# START OF Dataset section

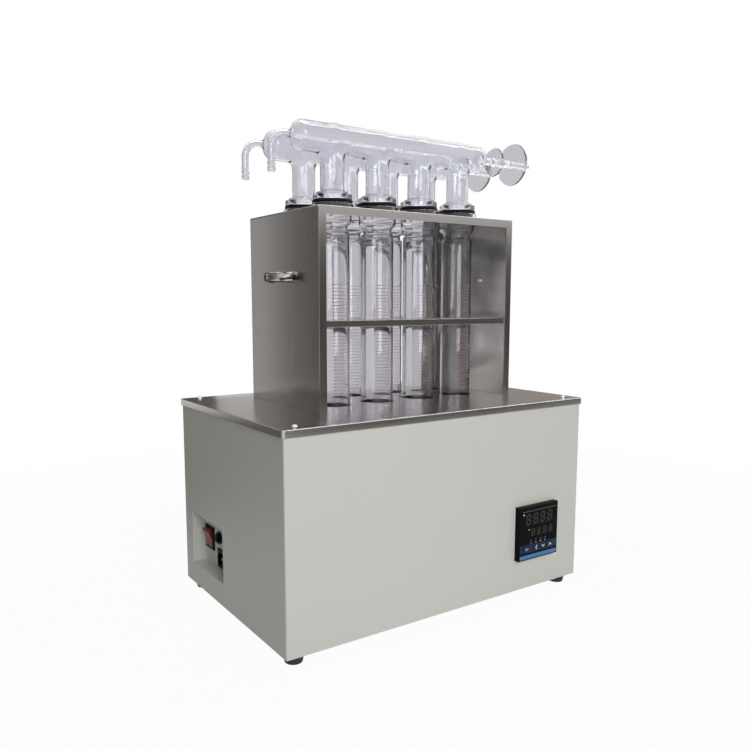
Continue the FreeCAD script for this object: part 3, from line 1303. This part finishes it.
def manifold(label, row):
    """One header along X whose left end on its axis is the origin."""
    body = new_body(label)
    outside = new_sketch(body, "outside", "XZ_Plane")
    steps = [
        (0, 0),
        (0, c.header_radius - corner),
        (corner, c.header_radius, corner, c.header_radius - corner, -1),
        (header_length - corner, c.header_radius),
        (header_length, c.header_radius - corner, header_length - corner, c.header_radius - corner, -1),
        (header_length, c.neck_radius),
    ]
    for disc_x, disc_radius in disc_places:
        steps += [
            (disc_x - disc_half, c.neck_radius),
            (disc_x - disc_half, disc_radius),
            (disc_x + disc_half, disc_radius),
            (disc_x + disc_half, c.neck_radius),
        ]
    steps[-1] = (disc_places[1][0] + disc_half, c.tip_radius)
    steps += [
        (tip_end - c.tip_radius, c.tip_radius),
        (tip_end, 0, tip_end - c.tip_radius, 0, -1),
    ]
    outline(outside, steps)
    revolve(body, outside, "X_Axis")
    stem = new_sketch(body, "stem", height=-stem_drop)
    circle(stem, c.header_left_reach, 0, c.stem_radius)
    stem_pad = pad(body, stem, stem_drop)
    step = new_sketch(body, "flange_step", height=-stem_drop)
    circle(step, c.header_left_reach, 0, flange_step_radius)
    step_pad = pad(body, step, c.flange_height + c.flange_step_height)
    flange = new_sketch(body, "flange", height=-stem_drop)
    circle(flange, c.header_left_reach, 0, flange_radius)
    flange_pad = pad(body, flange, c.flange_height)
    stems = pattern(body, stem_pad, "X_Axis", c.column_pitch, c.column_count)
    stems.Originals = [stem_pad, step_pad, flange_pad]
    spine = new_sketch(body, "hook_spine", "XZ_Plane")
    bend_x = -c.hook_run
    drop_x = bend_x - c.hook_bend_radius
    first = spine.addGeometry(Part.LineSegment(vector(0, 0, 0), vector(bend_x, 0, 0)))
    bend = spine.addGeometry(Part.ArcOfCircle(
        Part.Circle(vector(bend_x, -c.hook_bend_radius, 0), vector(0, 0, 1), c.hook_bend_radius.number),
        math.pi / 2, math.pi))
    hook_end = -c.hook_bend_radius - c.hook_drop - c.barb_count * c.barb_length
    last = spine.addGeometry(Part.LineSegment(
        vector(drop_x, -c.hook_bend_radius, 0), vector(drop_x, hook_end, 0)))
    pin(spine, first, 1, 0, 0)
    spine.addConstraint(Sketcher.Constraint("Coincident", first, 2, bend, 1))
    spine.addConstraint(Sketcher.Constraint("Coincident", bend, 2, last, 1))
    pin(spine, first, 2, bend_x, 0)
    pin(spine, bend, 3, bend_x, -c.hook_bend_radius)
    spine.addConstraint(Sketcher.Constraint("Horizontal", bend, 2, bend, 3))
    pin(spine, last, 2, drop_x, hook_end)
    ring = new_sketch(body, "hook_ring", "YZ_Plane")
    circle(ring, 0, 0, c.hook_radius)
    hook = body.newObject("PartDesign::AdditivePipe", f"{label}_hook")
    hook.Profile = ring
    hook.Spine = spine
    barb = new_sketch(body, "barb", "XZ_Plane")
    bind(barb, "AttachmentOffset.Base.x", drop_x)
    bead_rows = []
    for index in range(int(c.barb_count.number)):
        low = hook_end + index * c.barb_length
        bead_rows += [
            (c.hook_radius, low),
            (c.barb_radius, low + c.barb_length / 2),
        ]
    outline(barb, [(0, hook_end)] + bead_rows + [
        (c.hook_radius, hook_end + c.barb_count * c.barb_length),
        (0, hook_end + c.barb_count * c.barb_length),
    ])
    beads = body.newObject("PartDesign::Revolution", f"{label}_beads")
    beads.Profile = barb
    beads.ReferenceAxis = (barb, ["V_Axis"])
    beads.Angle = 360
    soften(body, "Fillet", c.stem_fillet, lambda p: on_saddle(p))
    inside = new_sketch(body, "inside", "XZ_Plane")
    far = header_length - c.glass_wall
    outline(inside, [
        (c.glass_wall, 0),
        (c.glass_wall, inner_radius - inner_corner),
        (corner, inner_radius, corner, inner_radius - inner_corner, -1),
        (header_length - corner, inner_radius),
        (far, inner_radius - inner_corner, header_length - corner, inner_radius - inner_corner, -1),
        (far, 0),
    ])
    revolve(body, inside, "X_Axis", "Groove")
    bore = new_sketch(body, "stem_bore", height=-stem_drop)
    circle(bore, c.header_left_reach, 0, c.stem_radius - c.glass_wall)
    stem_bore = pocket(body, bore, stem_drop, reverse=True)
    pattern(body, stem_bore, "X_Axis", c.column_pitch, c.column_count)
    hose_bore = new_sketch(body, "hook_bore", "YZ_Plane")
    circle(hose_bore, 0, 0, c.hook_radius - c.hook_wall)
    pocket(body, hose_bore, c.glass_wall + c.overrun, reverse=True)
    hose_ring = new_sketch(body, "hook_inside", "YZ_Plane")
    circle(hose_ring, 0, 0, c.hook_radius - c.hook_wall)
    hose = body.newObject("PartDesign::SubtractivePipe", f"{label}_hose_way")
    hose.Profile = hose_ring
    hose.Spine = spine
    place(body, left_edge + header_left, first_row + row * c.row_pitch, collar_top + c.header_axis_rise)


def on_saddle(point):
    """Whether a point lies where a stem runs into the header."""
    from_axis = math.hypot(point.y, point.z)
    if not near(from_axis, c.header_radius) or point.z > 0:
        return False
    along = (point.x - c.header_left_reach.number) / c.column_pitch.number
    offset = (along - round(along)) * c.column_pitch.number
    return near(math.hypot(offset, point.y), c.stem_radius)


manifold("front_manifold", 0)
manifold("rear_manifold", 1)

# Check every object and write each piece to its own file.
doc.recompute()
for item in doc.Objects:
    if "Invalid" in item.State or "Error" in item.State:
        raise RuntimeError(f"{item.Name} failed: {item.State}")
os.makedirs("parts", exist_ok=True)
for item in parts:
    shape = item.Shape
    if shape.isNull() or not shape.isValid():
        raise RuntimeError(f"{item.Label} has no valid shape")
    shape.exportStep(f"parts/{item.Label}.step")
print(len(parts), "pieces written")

# END OF Dataset section

- Objective -
Write every line of the material above again, exactly.

- Written solution -
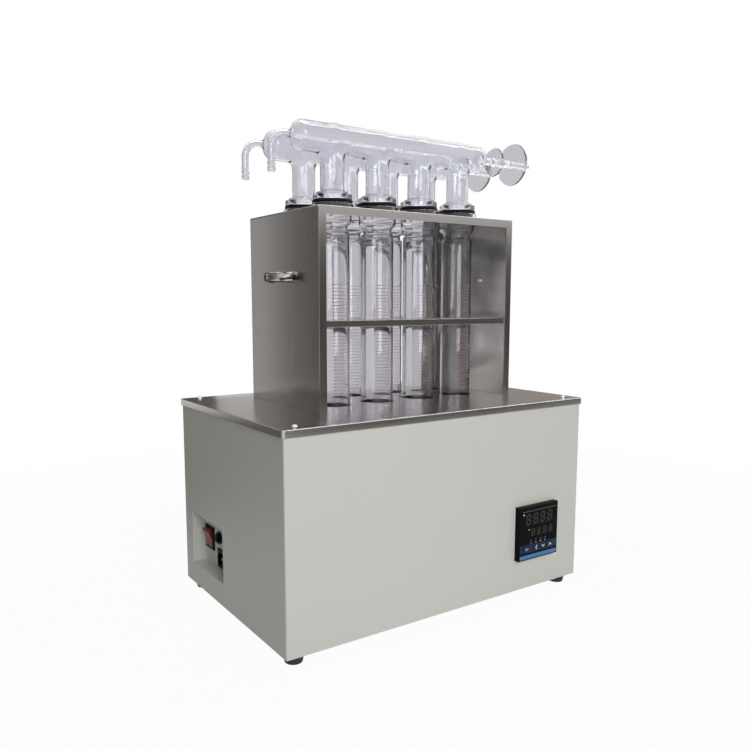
Continue the FreeCAD script for this object: part 3, from line 1303. This part finishes it.
def manifold(label, row):
    """One header along X whose left end on its axis is the origin."""
    body = new_body(label)
    outside = new_sketch(body, "outside", "XZ_Plane")
    steps = [
        (0, 0),
        (0, c.header_radius - corner),
        (corner, c.header_radius, corner, c.header_radius - corner, -1),
        (header_length - corner, c.header_radius),
        (header_length, c.header_radius - corner, header_length - corner, c.header_radius - corner, -1),
        (header_length, c.neck_radius),
    ]
    for disc_x, disc_radius in disc_places:
        steps += [
            (disc_x - disc_half, c.neck_radius),
            (disc_x - disc_half, disc_radius),
            (disc_x + disc_half, disc_radius),
            (disc_x + disc_half, c.neck_radius),
        ]
    steps[-1] = (disc_places[1][0] + disc_half, c.tip_radius)
    steps += [
        (tip_end - c.tip_radius, c.tip_radius),
        (tip_end, 0, tip_end - c.tip_radius, 0, -1),
    ]
    outline(outside, steps)
    revolve(body, outside, "X_Axis")
    stem = new_sketch(body, "stem", height=-stem_drop)
    circle(stem, c.header_left_reach, 0, c.stem_radius)
    stem_pad = pad(body, stem, stem_drop)
    step = new_sketch(body, "flange_step", height=-stem_drop)
    circle(step, c.header_left_reach, 0, flange_step_radius)
    step_pad = pad(body, step, c.flange_height + c.flange_step_height)
    flange = new_sketch(body, "flange", height=-stem_drop)
    circle(flange, c.header_left_reach, 0, flange_radius)
    flange_pad = pad(body, flange, c.flange_height)
    stems = pattern(body, stem_pad, "X_Axis", c.column_pitch, c.column_count)
    stems.Originals = [stem_pad, step_pad, flange_pad]
    spine = new_sketch(body, "hook_spine", "XZ_Plane")
    bend_x = -c.hook_run
    drop_x = bend_x - c.hook_bend_radius
    first = spine.addGeometry(Part.LineSegment(vector(0, 0, 0), vector(bend_x, 0, 0)))
    bend = spine.addGeometry(Part.ArcOfCircle(
        Part.Circle(vector(bend_x, -c.hook_bend_radius, 0), vector(0, 0, 1), c.hook_bend_radius.number),
        math.pi / 2, math.pi))
    hook_end = -c.hook_bend_radius - c.hook_drop - c.barb_count * c.barb_length
    last = spine.addGeometry(Part.LineSegment(
        vector(drop_x, -c.hook_bend_radius, 0), vector(drop_x, hook_end, 0)))
    pin(spine, first, 1, 0, 0)
    spine.addConstraint(Sketcher.Constraint("Coincident", first, 2, bend, 1))
    spine.addConstraint(Sketcher.Constraint("Coincident", bend, 2, last, 1))
    pin(spine, first, 2, bend_x, 0)
    pin(spine, bend, 3, bend_x, -c.hook_bend_radius)
    spine.addConstraint(Sketcher.Constraint("Horizontal", bend, 2, bend, 3))
    pin(spine, last, 2, drop_x, hook_end)
    ring = new_sketch(body, "hook_ring", "YZ_Plane")
    circle(ring, 0, 0, c.hook_radius)
    hook = body.newObject("PartDesign::AdditivePipe", f"{label}_hook")
    hook.Profile = ring
    hook.Spine = spine
    barb = new_sketch(body, "barb", "XZ_Plane")
    bind(barb, "AttachmentOffset.Base.x", drop_x)
    bead_rows = []
    for index in range(int(c.barb_count.number)):
        low = hook_end + index * c.barb_length
        bead_rows += [
            (c.hook_radius, low),
            (c.barb_radius, low + c.barb_length / 2),
        ]
    outline(barb, [(0, hook_end)] + bead_rows + [
        (c.hook_radius, hook_end + c.barb_count * c.barb_length),
        (0, hook_end + c.barb_count * c.barb_length),
    ])
    beads = body.newObject("PartDesign::Revolution", f"{label}_beads")
    beads.Profile = barb
    beads.ReferenceAxis = (barb, ["V_Axis"])
    beads.Angle = 360
    soften(body, "Fillet", c.stem_fillet, lambda p: on_saddle(p))
    inside = new_sketch(body, "inside", "XZ_Plane")
    far = header_length - c.glass_wall
    outline(inside, [
        (c.glass_wall, 0),
        (c.glass_wall, inner_radius - inner_corner),
        (corner, inner_radius, corner, inner_radius - inner_corner, -1),
        (header_length - corner, inner_radius),
        (far, inner_radius - inner_corner, header_length - corner, inner_radius - inner_corner, -1),
        (far, 0),
    ])
    revolve(body, inside, "X_Axis", "Groove")
    bore = new_sketch(body, "stem_bore", height=-stem_drop)
    circle(bore, c.header_left_reach, 0, c.stem_radius - c.glass_wall)
    stem_bore = pocket(body, bore, stem_drop, reverse=True)
    pattern(body, stem_bore, "X_Axis", c.column_pitch, c.column_count)
    hose_bore = new_sketch(body, "hook_bore", "YZ_Plane")
    circle(hose_bore, 0, 0, c.hook_radius - c.hook_wall)
    pocket(body, hose_bore, c.glass_wall + c.overrun, reverse=True)
    hose_ring = new_sketch(body, "hook_inside", "YZ_Plane")
    circle(hose_ring, 0, 0, c.hook_radius - c.hook_wall)
    hose = body.newObject("PartDesign::SubtractivePipe", f"{label}_hose_way")
    hose.Profile = hose_ring
    hose.Spine = spine
    place(body, left_edge + header_left, first_row + row * c.row_pitch, collar_top + c.header_axis_rise)


def on_saddle(point):
    """Whether a point lies where a stem runs into the header."""
    from_axis = math.hypot(point.y, point.z)
    if not near(from_axis, c.header_radius) or point.z > 0:
        return False
    along = (point.x - c.header_left_reach.number) / c.column_pitch.number
    offset = (along - round(along)) * c.column_pitch.number
    return near(math.hypot(offset, point.y), c.stem_radius)


manifold("front_manifold", 0)
manifold("rear_manifold", 1)

# Check every object and write each piece to its own file.
doc.recompute()
for item in doc.Objects:
    if "Invalid" in item.State or "Error" in item.State:
        raise RuntimeError(f"{item.Name} failed: {item.State}")
os.makedirs("parts", exist_ok=True)
for item in parts:
    shape = item.Shape
    if shape.isNull() or not shape.isValid():
        raise RuntimeError(f"{item.Label} has no valid shape")
    shape.exportStep(f"parts/{item.Label}.step")
print(len(parts), "pieces written")